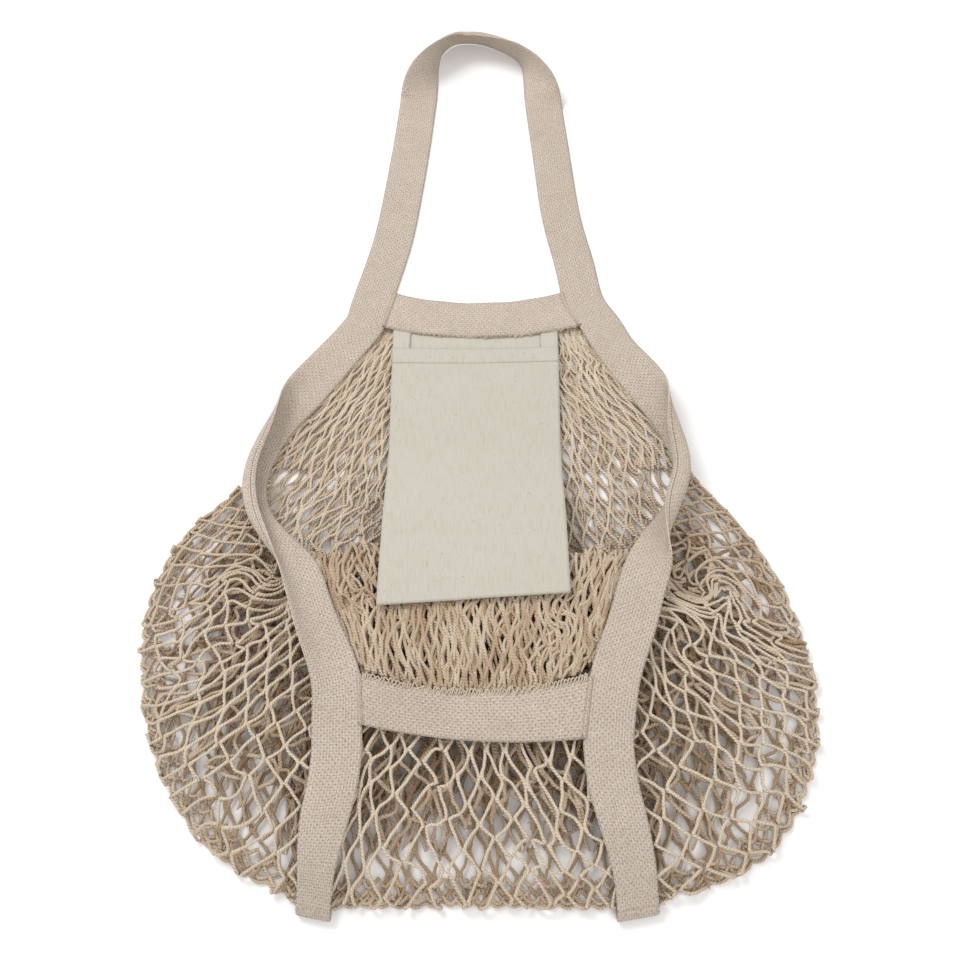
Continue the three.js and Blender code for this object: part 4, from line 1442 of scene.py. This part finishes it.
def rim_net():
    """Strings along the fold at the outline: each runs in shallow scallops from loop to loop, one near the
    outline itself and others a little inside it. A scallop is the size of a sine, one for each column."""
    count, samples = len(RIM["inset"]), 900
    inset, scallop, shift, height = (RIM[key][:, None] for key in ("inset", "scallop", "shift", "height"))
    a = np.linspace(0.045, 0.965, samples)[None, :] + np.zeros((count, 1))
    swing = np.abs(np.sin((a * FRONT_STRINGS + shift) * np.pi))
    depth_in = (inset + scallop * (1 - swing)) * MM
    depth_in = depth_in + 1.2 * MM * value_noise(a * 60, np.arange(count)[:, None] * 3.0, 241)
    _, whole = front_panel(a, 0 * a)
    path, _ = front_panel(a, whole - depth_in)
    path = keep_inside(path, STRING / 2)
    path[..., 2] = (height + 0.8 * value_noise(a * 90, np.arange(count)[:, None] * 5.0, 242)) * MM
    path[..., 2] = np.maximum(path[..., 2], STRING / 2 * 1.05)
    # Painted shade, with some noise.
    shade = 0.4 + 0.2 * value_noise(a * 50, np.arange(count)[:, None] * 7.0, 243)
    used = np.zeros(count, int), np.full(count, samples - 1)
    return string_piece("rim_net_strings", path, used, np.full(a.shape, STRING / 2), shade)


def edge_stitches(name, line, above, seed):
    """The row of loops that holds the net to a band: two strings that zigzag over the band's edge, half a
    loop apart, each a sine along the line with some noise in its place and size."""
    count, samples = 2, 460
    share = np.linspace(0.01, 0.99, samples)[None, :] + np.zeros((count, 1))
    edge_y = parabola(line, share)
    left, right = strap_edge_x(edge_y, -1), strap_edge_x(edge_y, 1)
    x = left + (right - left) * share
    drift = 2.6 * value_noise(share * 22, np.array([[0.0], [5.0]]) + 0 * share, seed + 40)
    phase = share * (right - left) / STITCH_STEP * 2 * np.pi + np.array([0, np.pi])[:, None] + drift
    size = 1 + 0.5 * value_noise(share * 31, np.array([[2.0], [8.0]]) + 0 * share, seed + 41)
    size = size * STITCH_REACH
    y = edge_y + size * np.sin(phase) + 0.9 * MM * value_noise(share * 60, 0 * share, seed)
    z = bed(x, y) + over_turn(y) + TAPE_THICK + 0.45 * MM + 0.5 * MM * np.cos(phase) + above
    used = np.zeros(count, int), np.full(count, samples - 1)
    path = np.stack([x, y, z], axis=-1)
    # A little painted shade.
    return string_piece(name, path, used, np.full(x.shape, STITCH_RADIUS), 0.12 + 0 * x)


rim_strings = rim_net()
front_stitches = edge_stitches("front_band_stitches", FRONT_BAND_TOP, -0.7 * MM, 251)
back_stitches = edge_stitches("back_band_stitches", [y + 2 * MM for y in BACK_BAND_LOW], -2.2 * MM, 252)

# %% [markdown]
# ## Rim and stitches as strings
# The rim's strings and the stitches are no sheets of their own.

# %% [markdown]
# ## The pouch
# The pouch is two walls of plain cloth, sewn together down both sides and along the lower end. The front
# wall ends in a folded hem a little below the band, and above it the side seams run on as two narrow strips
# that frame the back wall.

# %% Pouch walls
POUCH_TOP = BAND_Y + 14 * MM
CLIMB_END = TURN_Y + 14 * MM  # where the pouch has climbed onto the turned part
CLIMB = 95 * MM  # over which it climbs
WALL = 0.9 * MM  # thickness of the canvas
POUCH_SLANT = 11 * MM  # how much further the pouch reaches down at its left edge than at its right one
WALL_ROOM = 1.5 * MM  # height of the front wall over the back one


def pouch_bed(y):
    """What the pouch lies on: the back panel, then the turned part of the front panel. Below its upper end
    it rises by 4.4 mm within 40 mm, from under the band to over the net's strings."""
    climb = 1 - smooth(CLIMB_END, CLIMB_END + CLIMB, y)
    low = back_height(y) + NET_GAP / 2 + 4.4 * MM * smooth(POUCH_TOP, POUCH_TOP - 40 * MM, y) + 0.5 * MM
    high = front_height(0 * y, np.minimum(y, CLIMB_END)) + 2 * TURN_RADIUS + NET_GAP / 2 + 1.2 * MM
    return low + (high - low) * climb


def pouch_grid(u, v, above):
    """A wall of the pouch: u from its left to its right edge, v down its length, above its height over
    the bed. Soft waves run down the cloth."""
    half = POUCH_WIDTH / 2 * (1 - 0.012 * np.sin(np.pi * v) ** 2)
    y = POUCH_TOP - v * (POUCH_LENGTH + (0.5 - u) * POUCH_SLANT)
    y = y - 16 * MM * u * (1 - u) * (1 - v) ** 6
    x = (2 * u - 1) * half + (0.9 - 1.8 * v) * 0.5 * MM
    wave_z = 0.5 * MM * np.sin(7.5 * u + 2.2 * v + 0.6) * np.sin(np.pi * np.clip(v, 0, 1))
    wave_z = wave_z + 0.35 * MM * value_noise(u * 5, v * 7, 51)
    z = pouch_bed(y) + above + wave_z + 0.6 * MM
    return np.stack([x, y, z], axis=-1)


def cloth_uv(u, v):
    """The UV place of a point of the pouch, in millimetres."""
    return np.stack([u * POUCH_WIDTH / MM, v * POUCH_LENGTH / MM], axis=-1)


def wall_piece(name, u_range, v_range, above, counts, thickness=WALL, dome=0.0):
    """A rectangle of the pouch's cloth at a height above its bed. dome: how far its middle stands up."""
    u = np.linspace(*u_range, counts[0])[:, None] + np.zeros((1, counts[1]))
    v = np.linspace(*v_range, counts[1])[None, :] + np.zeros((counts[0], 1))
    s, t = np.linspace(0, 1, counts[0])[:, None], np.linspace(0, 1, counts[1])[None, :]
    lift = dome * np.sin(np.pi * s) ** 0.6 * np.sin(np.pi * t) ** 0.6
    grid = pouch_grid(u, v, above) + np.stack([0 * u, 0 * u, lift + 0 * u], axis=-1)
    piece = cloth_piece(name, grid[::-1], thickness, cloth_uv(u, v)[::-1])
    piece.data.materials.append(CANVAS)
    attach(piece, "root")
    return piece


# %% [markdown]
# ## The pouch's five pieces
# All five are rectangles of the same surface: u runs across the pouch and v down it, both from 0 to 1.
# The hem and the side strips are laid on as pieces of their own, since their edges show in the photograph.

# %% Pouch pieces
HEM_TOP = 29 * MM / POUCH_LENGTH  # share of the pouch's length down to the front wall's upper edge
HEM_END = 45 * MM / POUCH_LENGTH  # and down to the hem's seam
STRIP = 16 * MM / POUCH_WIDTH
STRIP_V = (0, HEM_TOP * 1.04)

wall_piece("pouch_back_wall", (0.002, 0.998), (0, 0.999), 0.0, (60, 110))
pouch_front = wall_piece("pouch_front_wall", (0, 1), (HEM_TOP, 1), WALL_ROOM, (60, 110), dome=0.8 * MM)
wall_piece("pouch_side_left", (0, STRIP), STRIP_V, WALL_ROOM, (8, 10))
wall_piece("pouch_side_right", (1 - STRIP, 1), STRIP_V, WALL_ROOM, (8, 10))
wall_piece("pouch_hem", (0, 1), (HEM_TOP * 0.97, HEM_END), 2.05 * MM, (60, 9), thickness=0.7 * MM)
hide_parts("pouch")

Set task: Recopy all the lines exactly as they appear.

Result of this exercise:
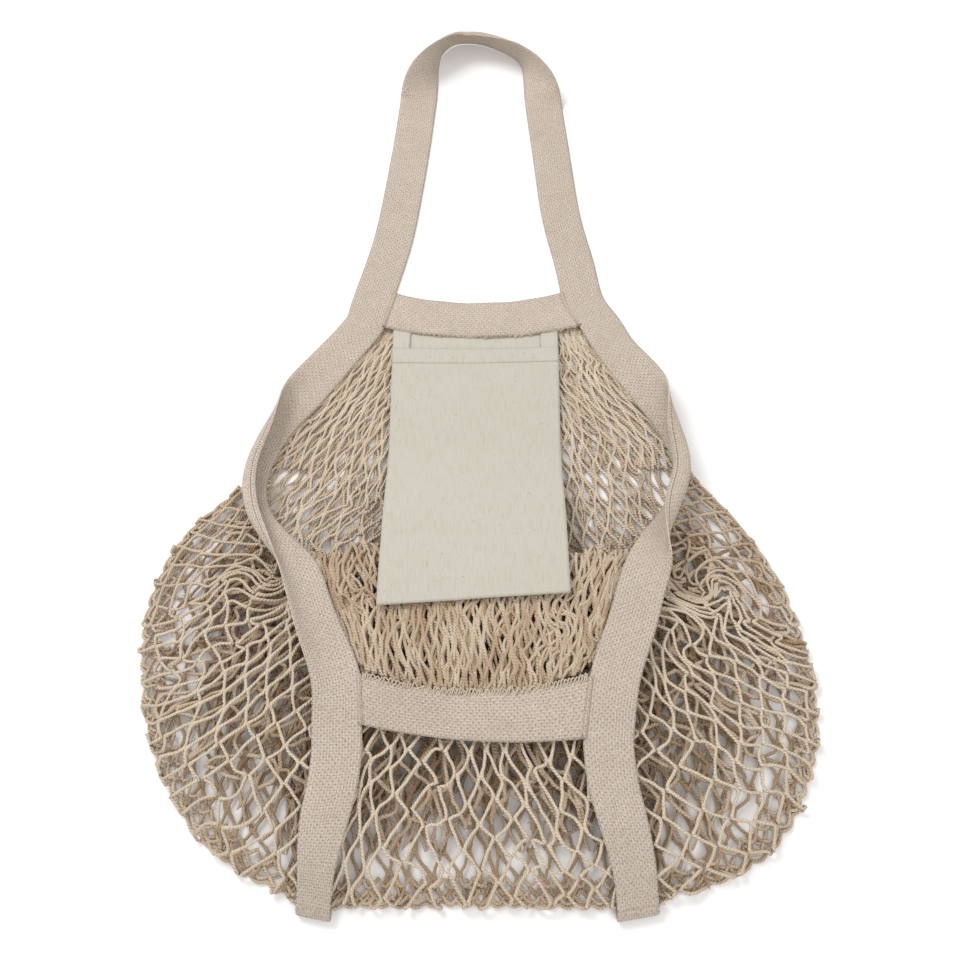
Continue the three.js and Blender code for this object: part 4, from line 1442 of scene.py. This part finishes it.
def rim_net():
    """Strings along the fold at the outline: each runs in shallow scallops from loop to loop, one near the
    outline itself and others a little inside it. A scallop is the size of a sine, one for each column."""
    count, samples = len(RIM["inset"]), 900
    inset, scallop, shift, height = (RIM[key][:, None] for key in ("inset", "scallop", "shift", "height"))
    a = np.linspace(0.045, 0.965, samples)[None, :] + np.zeros((count, 1))
    swing = np.abs(np.sin((a * FRONT_STRINGS + shift) * np.pi))
    depth_in = (inset + scallop * (1 - swing)) * MM
    depth_in = depth_in + 1.2 * MM * value_noise(a * 60, np.arange(count)[:, None] * 3.0, 241)
    _, whole = front_panel(a, 0 * a)
    path, _ = front_panel(a, whole - depth_in)
    path = keep_inside(path, STRING / 2)
    path[..., 2] = (height + 0.8 * value_noise(a * 90, np.arange(count)[:, None] * 5.0, 242)) * MM
    path[..., 2] = np.maximum(path[..., 2], STRING / 2 * 1.05)
    # Painted shade, with some noise.
    shade = 0.4 + 0.2 * value_noise(a * 50, np.arange(count)[:, None] * 7.0, 243)
    used = np.zeros(count, int), np.full(count, samples - 1)
    return string_piece("rim_net_strings", path, used, np.full(a.shape, STRING / 2), shade)


def edge_stitches(name, line, above, seed):
    """The row of loops that holds the net to a band: two strings that zigzag over the band's edge, half a
    loop apart, each a sine along the line with some noise in its place and size."""
    count, samples = 2, 460
    share = np.linspace(0.01, 0.99, samples)[None, :] + np.zeros((count, 1))
    edge_y = parabola(line, share)
    left, right = strap_edge_x(edge_y, -1), strap_edge_x(edge_y, 1)
    x = left + (right - left) * share
    drift = 2.6 * value_noise(share * 22, np.array([[0.0], [5.0]]) + 0 * share, seed + 40)
    phase = share * (right - left) / STITCH_STEP * 2 * np.pi + np.array([0, np.pi])[:, None] + drift
    size = 1 + 0.5 * value_noise(share * 31, np.array([[2.0], [8.0]]) + 0 * share, seed + 41)
    size = size * STITCH_REACH
    y = edge_y + size * np.sin(phase) + 0.9 * MM * value_noise(share * 60, 0 * share, seed)
    z = bed(x, y) + over_turn(y) + TAPE_THICK + 0.45 * MM + 0.5 * MM * np.cos(phase) + above
    used = np.zeros(count, int), np.full(count, samples - 1)
    path = np.stack([x, y, z], axis=-1)
    # A little painted shade.
    return string_piece(name, path, used, np.full(x.shape, STITCH_RADIUS), 0.12 + 0 * x)


rim_strings = rim_net()
front_stitches = edge_stitches("front_band_stitches", FRONT_BAND_TOP, -0.7 * MM, 251)
back_stitches = edge_stitches("back_band_stitches", [y + 2 * MM for y in BACK_BAND_LOW], -2.2 * MM, 252)

# %% [markdown]
# ## Rim and stitches as strings
# The rim's strings and the stitches are no sheets of their own.

# %% [markdown]
# ## The pouch
# The pouch is two walls of plain cloth, sewn together down both sides and along the lower end. The front
# wall ends in a folded hem a little below the band, and above it the side seams run on as two narrow strips
# that frame the back wall.

# %% Pouch walls
POUCH_TOP = BAND_Y + 14 * MM
CLIMB_END = TURN_Y + 14 * MM  # where the pouch has climbed onto the turned part
CLIMB = 95 * MM  # over which it climbs
WALL = 0.9 * MM  # thickness of the canvas
POUCH_SLANT = 11 * MM  # how much further the pouch reaches down at its left edge than at its right one
WALL_ROOM = 1.5 * MM  # height of the front wall over the back one


def pouch_bed(y):
    """What the pouch lies on: the back panel, then the turned part of the front panel. Below its upper end
    it rises by 4.4 mm within 40 mm, from under the band to over the net's strings."""
    climb = 1 - smooth(CLIMB_END, CLIMB_END + CLIMB, y)
    low = back_height(y) + NET_GAP / 2 + 4.4 * MM * smooth(POUCH_TOP, POUCH_TOP - 40 * MM, y) + 0.5 * MM
    high = front_height(0 * y, np.minimum(y, CLIMB_END)) + 2 * TURN_RADIUS + NET_GAP / 2 + 1.2 * MM
    return low + (high - low) * climb


def pouch_grid(u, v, above):
    """A wall of the pouch: u from its left to its right edge, v down its length, above its height over
    the bed. Soft waves run down the cloth."""
    half = POUCH_WIDTH / 2 * (1 - 0.012 * np.sin(np.pi * v) ** 2)
    y = POUCH_TOP - v * (POUCH_LENGTH + (0.5 - u) * POUCH_SLANT)
    y = y - 16 * MM * u * (1 - u) * (1 - v) ** 6
    x = (2 * u - 1) * half + (0.9 - 1.8 * v) * 0.5 * MM
    wave_z = 0.5 * MM * np.sin(7.5 * u + 2.2 * v + 0.6) * np.sin(np.pi * np.clip(v, 0, 1))
    wave_z = wave_z + 0.35 * MM * value_noise(u * 5, v * 7, 51)
    z = pouch_bed(y) + above + wave_z + 0.6 * MM
    return np.stack([x, y, z], axis=-1)


def cloth_uv(u, v):
    """The UV place of a point of the pouch, in millimetres."""
    return np.stack([u * POUCH_WIDTH / MM, v * POUCH_LENGTH / MM], axis=-1)


def wall_piece(name, u_range, v_range, above, counts, thickness=WALL, dome=0.0):
    """A rectangle of the pouch's cloth at a height above its bed. dome: how far its middle stands up."""
    u = np.linspace(*u_range, counts[0])[:, None] + np.zeros((1, counts[1]))
    v = np.linspace(*v_range, counts[1])[None, :] + np.zeros((counts[0], 1))
    s, t = np.linspace(0, 1, counts[0])[:, None], np.linspace(0, 1, counts[1])[None, :]
    lift = dome * np.sin(np.pi * s) ** 0.6 * np.sin(np.pi * t) ** 0.6
    grid = pouch_grid(u, v, above) + np.stack([0 * u, 0 * u, lift + 0 * u], axis=-1)
    piece = cloth_piece(name, grid[::-1], thickness, cloth_uv(u, v)[::-1])
    piece.data.materials.append(CANVAS)
    attach(piece, "root")
    return piece


# %% [markdown]
# ## The pouch's five pieces
# All five are rectangles of the same surface: u runs across the pouch and v down it, both from 0 to 1.
# The hem and the side strips are laid on as pieces of their own, since their edges show in the photograph.

# %% Pouch pieces
HEM_TOP = 29 * MM / POUCH_LENGTH  # share of the pouch's length down to the front wall's upper edge
HEM_END = 45 * MM / POUCH_LENGTH  # and down to the hem's seam
STRIP = 16 * MM / POUCH_WIDTH
STRIP_V = (0, HEM_TOP * 1.04)

wall_piece("pouch_back_wall", (0.002, 0.998), (0, 0.999), 0.0, (60, 110))
pouch_front = wall_piece("pouch_front_wall", (0, 1), (HEM_TOP, 1), WALL_ROOM, (60, 110), dome=0.8 * MM)
wall_piece("pouch_side_left", (0, STRIP), STRIP_V, WALL_ROOM, (8, 10))
wall_piece("pouch_side_right", (1 - STRIP, 1), STRIP_V, WALL_ROOM, (8, 10))
wall_piece("pouch_hem", (0, 1), (HEM_TOP * 0.97, HEM_END), 2.05 * MM, (60, 9), thickness=0.7 * MM)
hide_parts("pouch")